Quels sont donc les éléments narratifs mis en place en ce début de film ? À vrai dire pas grand-chose, car tout fonctionne comme un effet d’annonce plat, à prendre au pied de la lettre. Par exemple, la prise de drogue avise le spectateur sur la perception altérée du réel qu’Oscar retrouvera dans la mort, en établissant un parallèle assez candide entre les deux (en gros, la mort comme ultime défonce). Ou encore, un dialogue balourd et creux avec un ami à propos de la mort dans la philosophie tibétaine, où l’on explique en gros ce qui va se passer pendant les deux tiers suivant du film (les trois étapes menant à la réincarnation). L’ensemble de l’œuvre est tellement décousu que Gaspar Noé se sent obligé de nous en livrer le mode d’emploi pour ne pas perdre de spectateurs en route. Cette première partie est donc assez bavarde, et ne servira finalement qu’à justifier le retour dans le passé d’Oscar, afin de pouvoir expliciter comment les deux personnages en sont arrivés à ce point de leur existence. On sent dès lors que la première demi-heure du film n’est qu’un passage obligé où il faut bien planter le décor avant de passer au plat de résistance.

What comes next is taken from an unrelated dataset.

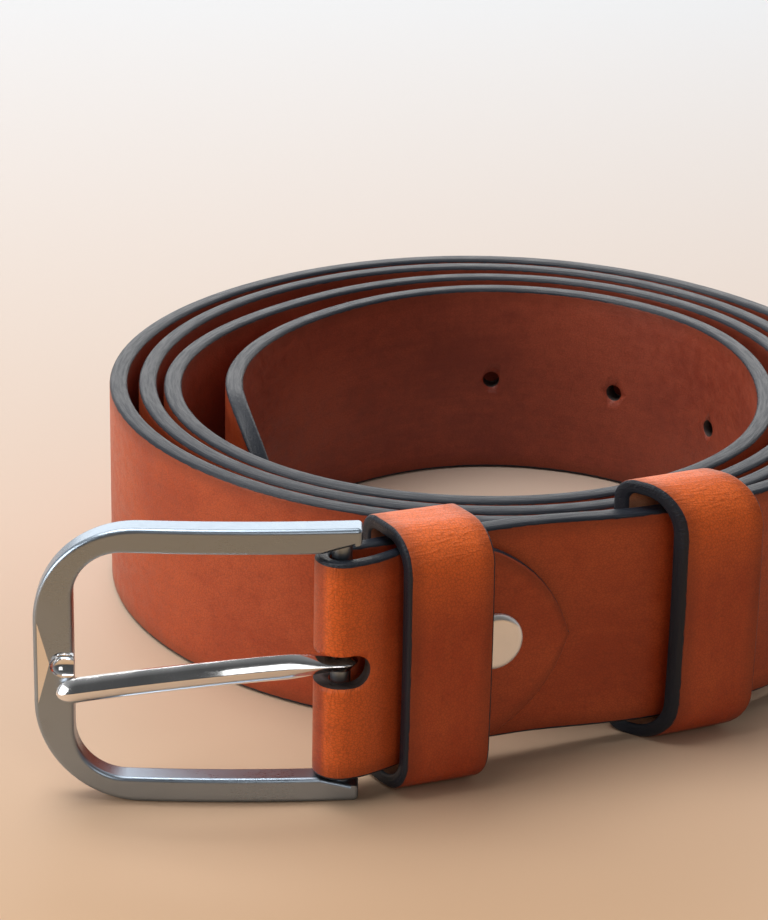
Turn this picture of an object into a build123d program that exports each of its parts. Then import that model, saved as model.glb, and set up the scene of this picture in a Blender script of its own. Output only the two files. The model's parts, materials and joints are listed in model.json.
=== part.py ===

Force est de constater que par la suite, cela ne s’arrange pas. Une fois sorti du corps agonisant d’Oscar, la caméra va s’élever en un point de vue omniscient qui pourra tout voir, avec l’occasion pour Gaspar Noé de nous montrer ce qu’il veut, et de se rêver en Deus ex Machina qui pourra martyriser ses personnages et les spectateurs. C’est le moins que l’on puisse dire : une grande pulsion sadique habite le cinéma de Gaspar Noé, qui ne fait preuve d’aucune empathie face au calvaire vécu par ses personnages. On assistera donc à un avortement, un accident de voiture vu du côté passager et un coït vu de l’intérieur. Le film devient alors un empilage de scènes où l’on observe d’un point de vue distancié la souffrance humaine, sans avoir jamais le sentiment d’être avec les personnages. Cela frise parfois le ridicule (la scène de réincarnation), d’autant plus que Gaspar Noé fait finalement preuve de très peu d’inventivité. Il recycle à outrance deux idées de mise en images tape-à‑l’œil, et qu’il entend mener jusqu’au terme du film : une caméra qui tournoie au-dessus des personnages et des successions d’écrans de couleurs aux effets stroboscopiques comme transitions entre les séquences (deux procédés déjà vus dans Irréversible). Et lorsque la scène demande un semblant d’humanité et de calme, comme lorsqu’Oscar revoit des moments heureux vécus avec sa sœur, Noé noie le tout dans une imagerie naïve, à base de champs et de couchers de soleil, sur fond de Suite Orchestrale n°3 de Bach. La relation entre les deux êtres est d’ailleurs assez caricaturale, avec d’incessants rappels à la séparation qu’ils ont vécue étant enfants, et à la promesse qu’ils se sont faite de ne jamais se quitter (raison qui oblige Oscar à rester dans le monde des vivants).
L’art et la manière dont fait preuve Gaspar Noé sont finalement ceux de l’esbroufe. Beaucoup de scènes ne se justifient que par l’envie de faire de la forme, et remplir le film de séquences marquantes (exemple : l’esprit d’Oscar rentre dans la tête de Linda pour y voir un songe où elle rêve qu’il n’est pas mort). La virtuosité affichée du plan-séquence, le systématisme de la mise en scène, le travail oppressant du son peinent à masquer l’évidence : l’inaptitude à conduire un récit sans en alambiquer la structure, l’incapacité de construire une scène sans en diluer les enjeux dans d’incompréhensibles mouvements de caméra et l’incompétence à faire vivre des personnages sans les projeter dans des situations malsaines. Le spectateur est ainsi soumis à une série de chocs visuels, auditifs et moraux qui cherchent à le détourner de l’indigence et la paresse du scénario. Une scène emblématique : Oscar et Linda sont sur un wagon de montagnes russes, et le spectateur les suit de dos, lui aussi embarqué dans l’attraction, nauséeux, mais dans l’impossibilité d’en descendre. À ce moment-là, Enter the Void, film-dispositif, prend tout son sens.